### Data extract:
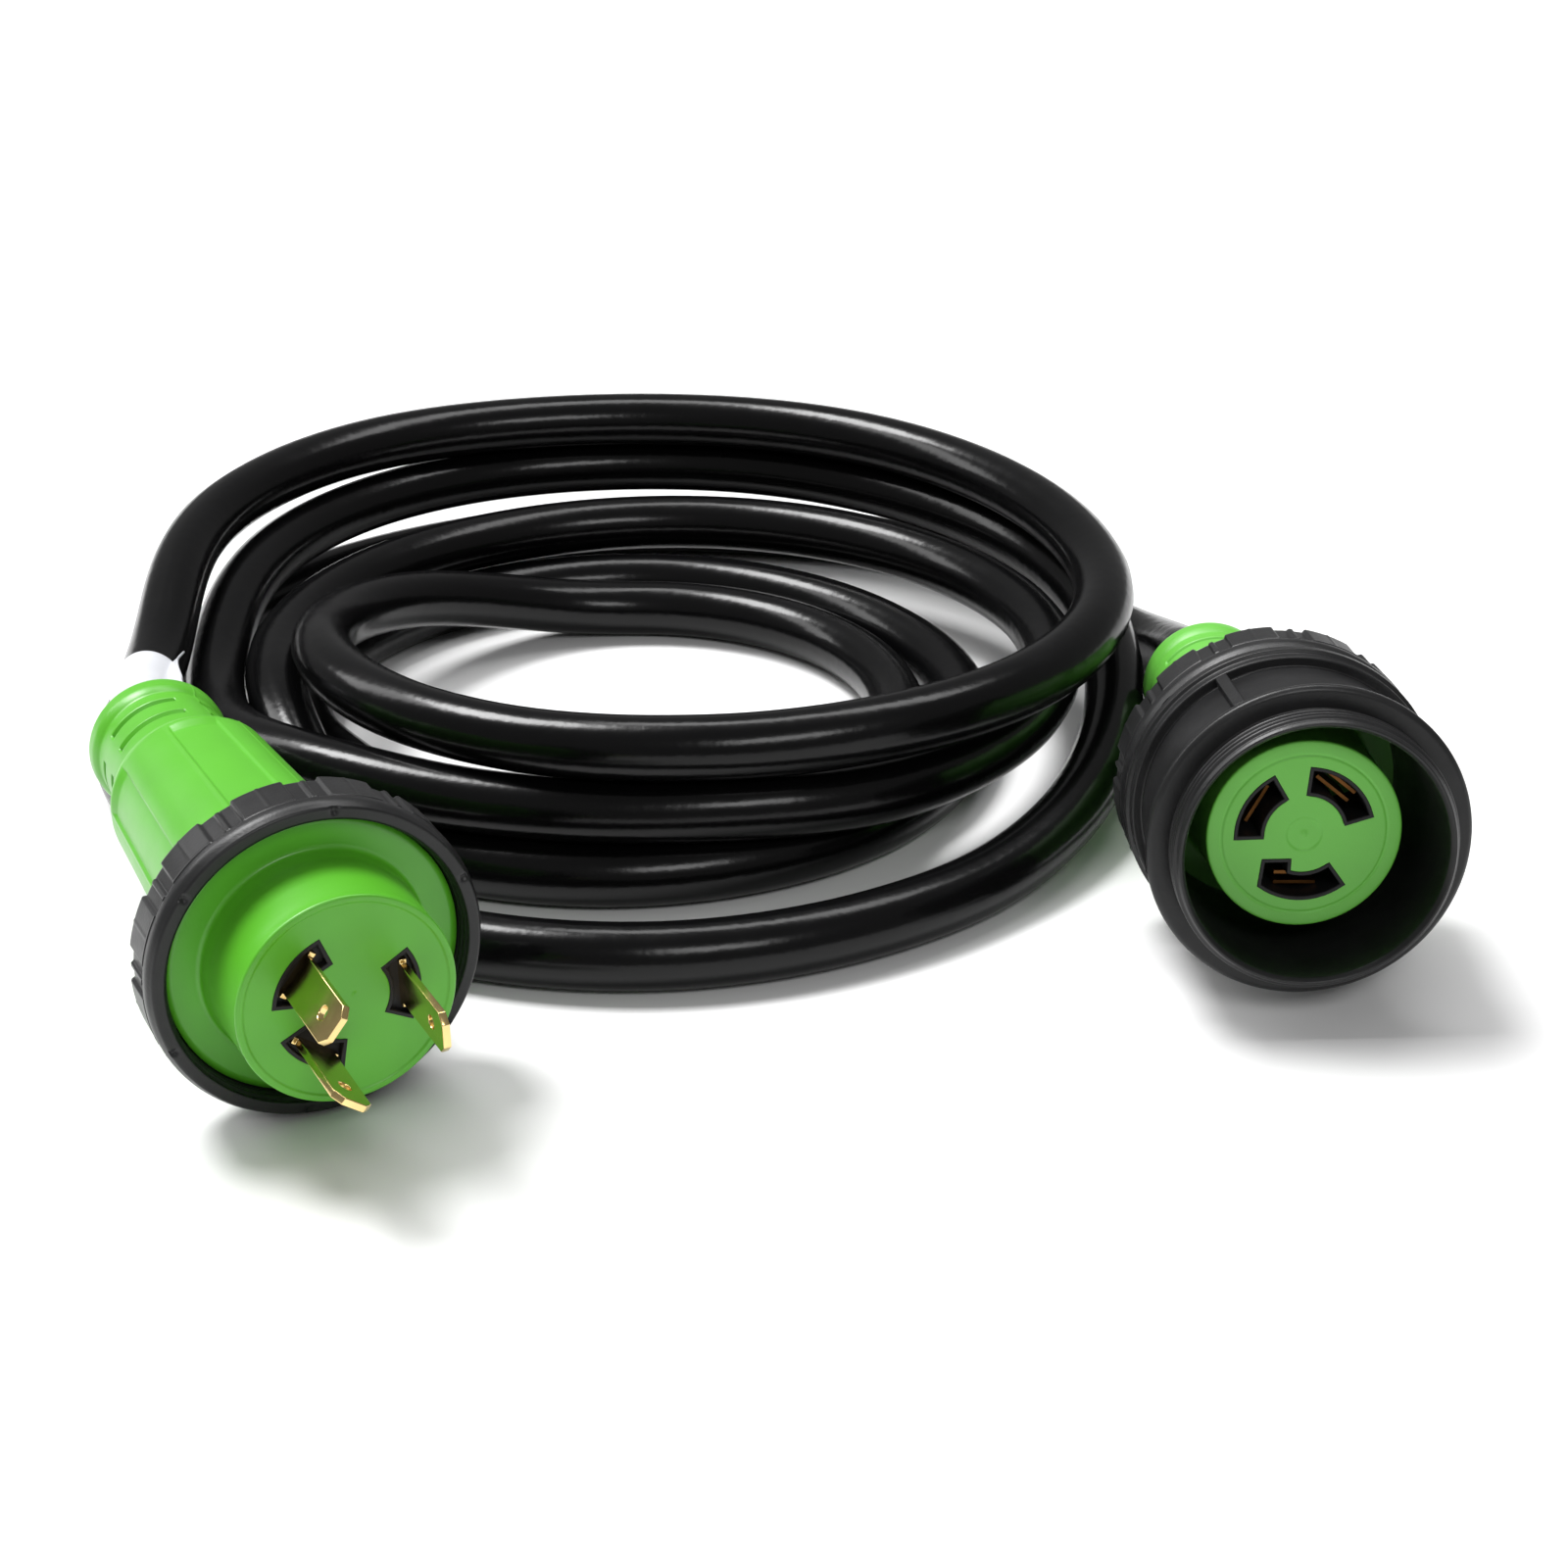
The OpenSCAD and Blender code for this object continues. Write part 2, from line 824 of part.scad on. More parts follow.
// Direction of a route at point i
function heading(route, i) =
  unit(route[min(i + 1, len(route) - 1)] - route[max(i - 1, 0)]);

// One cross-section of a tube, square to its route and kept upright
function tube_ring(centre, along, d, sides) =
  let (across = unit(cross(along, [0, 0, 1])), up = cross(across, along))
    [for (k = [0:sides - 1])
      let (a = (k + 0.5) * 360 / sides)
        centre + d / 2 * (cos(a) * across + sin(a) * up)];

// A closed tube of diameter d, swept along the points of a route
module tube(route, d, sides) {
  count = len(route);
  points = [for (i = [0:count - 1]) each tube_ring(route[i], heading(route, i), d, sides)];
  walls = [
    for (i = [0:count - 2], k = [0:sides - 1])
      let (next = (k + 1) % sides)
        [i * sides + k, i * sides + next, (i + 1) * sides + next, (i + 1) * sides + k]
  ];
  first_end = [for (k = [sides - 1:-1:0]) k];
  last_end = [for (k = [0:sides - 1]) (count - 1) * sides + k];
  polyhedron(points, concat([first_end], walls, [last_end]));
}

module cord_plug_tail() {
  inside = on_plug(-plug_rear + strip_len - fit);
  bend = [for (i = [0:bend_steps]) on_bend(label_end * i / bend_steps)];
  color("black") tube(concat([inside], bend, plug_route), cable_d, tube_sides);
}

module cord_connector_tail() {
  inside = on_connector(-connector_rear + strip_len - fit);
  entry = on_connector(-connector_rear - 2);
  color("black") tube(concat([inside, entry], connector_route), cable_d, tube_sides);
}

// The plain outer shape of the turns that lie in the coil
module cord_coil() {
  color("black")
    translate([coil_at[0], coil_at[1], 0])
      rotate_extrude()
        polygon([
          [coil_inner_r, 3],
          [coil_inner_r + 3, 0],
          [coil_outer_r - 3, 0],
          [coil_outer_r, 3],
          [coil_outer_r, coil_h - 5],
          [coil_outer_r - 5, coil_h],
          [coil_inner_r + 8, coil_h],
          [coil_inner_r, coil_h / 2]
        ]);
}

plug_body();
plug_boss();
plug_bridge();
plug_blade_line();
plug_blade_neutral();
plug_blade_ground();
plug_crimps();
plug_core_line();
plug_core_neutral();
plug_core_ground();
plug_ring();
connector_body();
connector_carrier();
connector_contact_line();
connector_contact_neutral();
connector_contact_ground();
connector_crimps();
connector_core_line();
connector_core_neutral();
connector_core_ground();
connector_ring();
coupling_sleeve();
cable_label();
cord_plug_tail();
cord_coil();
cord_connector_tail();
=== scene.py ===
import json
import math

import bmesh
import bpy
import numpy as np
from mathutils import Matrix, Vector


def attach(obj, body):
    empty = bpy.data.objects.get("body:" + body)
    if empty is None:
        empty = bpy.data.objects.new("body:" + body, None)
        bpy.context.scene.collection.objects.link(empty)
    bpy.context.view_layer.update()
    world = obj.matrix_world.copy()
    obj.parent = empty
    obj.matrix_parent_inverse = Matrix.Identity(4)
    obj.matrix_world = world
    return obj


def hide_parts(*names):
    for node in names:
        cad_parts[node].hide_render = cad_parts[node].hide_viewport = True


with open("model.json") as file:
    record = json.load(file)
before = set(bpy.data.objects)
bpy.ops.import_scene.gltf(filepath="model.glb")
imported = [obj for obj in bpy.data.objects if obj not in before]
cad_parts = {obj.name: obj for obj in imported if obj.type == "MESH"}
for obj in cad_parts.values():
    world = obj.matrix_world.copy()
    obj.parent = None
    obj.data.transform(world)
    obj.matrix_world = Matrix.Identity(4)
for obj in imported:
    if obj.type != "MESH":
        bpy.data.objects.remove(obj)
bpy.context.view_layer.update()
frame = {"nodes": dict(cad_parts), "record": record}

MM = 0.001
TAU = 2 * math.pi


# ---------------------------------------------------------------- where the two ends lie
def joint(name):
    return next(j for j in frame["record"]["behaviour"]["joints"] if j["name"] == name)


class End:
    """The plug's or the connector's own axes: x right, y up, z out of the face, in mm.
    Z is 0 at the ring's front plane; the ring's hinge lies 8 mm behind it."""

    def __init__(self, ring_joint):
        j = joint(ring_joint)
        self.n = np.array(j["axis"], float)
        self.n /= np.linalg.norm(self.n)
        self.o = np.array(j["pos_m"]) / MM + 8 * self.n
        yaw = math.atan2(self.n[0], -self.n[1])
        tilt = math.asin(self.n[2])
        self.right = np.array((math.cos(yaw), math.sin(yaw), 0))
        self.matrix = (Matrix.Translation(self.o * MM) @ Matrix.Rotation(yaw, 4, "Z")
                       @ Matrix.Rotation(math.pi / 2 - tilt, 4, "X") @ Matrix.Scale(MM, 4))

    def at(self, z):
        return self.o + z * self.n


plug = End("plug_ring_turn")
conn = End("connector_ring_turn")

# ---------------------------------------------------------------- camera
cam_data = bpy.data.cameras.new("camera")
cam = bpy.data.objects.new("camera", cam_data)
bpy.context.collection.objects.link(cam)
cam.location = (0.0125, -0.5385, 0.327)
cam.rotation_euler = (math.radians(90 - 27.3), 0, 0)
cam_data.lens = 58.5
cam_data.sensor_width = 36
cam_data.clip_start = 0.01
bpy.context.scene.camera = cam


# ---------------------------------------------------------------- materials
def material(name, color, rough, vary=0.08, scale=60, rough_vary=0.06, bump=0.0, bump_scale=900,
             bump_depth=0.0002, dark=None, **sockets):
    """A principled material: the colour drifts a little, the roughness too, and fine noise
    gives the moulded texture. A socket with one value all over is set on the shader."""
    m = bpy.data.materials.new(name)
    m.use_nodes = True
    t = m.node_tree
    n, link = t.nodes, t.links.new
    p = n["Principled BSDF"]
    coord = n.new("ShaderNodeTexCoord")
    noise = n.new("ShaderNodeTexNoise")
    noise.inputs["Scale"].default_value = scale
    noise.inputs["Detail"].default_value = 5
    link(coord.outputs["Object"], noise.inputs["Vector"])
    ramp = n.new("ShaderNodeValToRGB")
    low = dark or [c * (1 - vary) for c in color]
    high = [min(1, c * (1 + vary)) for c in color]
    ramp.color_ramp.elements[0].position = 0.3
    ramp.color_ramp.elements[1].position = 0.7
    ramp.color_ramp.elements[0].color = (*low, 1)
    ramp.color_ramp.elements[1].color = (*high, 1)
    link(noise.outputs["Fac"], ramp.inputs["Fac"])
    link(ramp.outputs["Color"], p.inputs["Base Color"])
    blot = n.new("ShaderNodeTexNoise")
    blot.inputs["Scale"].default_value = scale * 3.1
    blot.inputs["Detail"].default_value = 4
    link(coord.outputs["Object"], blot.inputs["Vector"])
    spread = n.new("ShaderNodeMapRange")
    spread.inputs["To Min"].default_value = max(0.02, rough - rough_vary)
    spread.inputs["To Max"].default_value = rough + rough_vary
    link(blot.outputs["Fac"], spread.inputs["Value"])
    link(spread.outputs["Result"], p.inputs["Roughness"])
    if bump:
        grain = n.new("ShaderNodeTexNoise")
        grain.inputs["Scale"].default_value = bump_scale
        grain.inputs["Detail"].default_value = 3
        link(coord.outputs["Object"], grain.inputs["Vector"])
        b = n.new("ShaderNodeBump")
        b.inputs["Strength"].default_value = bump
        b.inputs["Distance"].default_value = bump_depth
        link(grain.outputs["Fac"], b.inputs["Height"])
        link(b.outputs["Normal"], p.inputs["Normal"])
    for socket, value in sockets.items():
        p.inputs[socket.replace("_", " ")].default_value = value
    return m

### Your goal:
Write out, exactly as they stand, the lines from the one containing "plug_body();" through the one containing "TAU = 2 * math.pi", both ends included.

### Solution to this task:
plug_body();
plug_boss();
plug_bridge();
plug_blade_line();
plug_blade_neutral();
plug_blade_ground();
plug_crimps();
plug_core_line();
plug_core_neutral();
plug_core_ground();
plug_ring();
connector_body();
connector_carrier();
connector_contact_line();
connector_contact_neutral();
connector_contact_ground();
connector_crimps();
connector_core_line();
connector_core_neutral();
connector_core_ground();
connector_ring();
coupling_sleeve();
cable_label();
cord_plug_tail();
cord_coil();
cord_connector_tail();
=== scene.py ===
import json
import math

import bmesh
import bpy
import numpy as np
from mathutils import Matrix, Vector


def attach(obj, body):
    empty = bpy.data.objects.get("body:" + body)
    if empty is None:
        empty = bpy.data.objects.new("body:" + body, None)
        bpy.context.scene.collection.objects.link(empty)
    bpy.context.view_layer.update()
    world = obj.matrix_world.copy()
    obj.parent = empty
    obj.matrix_parent_inverse = Matrix.Identity(4)
    obj.matrix_world = world
    return obj


def hide_parts(*names):
    for node in names:
        cad_parts[node].hide_render = cad_parts[node].hide_viewport = True


with open("model.json") as file:
    record = json.load(file)
before = set(bpy.data.objects)
bpy.ops.import_scene.gltf(filepath="model.glb")
imported = [obj for obj in bpy.data.objects if obj not in before]
cad_parts = {obj.name: obj for obj in imported if obj.type == "MESH"}
for obj in cad_parts.values():
    world = obj.matrix_world.copy()
    obj.parent = None
    obj.data.transform(world)
    obj.matrix_world = Matrix.Identity(4)
for obj in imported:
    if obj.type != "MESH":
        bpy.data.objects.remove(obj)
bpy.context.view_layer.update()
frame = {"nodes": dict(cad_parts), "record": record}

MM = 0.001
TAU = 2 * math.pi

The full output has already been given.